Feist – “1, 2, 3, 4” (2007)


Many dance-based rock videos gesture sheepishly toward the Hollywood musical number. Here, director Michael Gondry embraces the form’s older, squarer cousin with unusual warmth. The geometric overhead shots were Busby Berkeley’s signature in the 1930s, but the seamless integration of choreography and fluid single-camera movement derive from later masters of MGM’s soundstages, notably Stanley Donen and Vicente Minelli. The routine’s diva-plus-chorus format is utterly conventional, but Gondry refreshes it with small but significant touches: the contrast between Feist’s sequins and the ensemble’s plainer attire, and the interplay between more and less synchronized movements, are finely calibrated to the precise degrees of glamour and theatricality that accrue to the singer’s Starbucks-rotation/Apple-advertisement order of quasi-stardom.

Interpol – “The Heinrich Maneuver” (2007)
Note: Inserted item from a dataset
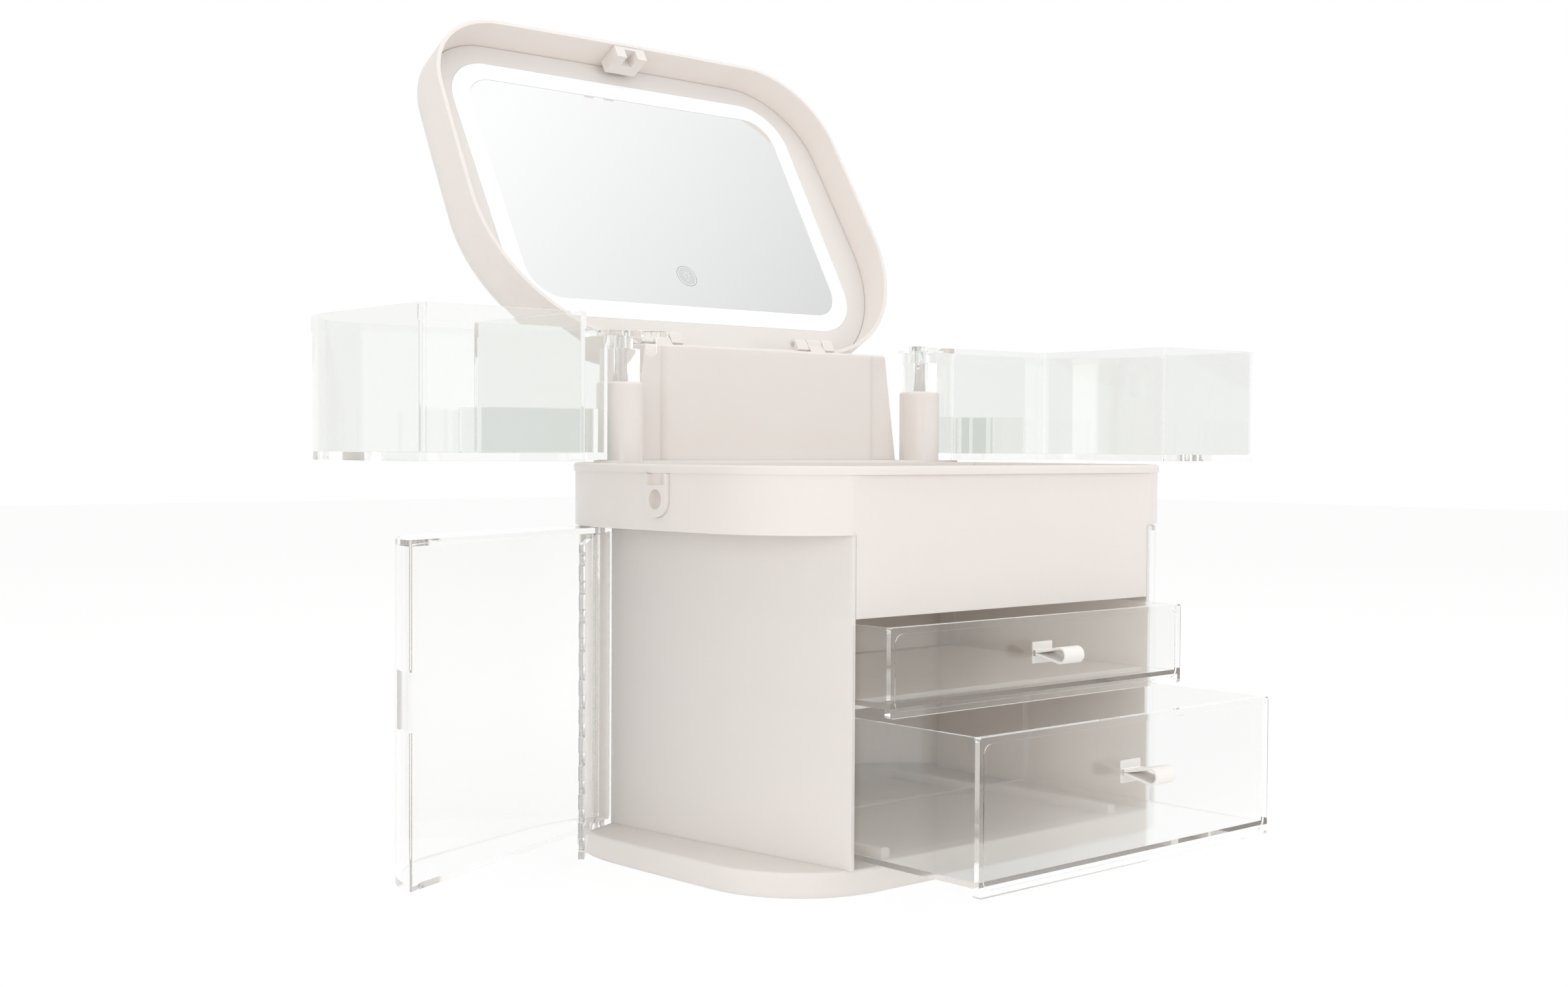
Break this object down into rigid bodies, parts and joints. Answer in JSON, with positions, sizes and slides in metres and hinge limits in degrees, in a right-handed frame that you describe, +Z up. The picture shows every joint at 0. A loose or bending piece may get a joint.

This technically ambitious clip incorporates independently filmed elements, played back at variable speeds and even backwards, into the Wavelength-in-reverse dolly-out format, here applied more continuously than in “Bastards of Young.” The intent seems to be show time passing differently for distinct individuals in the same space, but, like singer Paul Banks’ lyrics, its private grammar is nearly unparseable, even on repeated playings. The visual effect is genuinely unsettling – too bad it serves a moralizing vignette (vanity kills, ladies!) capped by a revenge-fantasy shock ending that was played for laughs in Mean Girls three years earlier.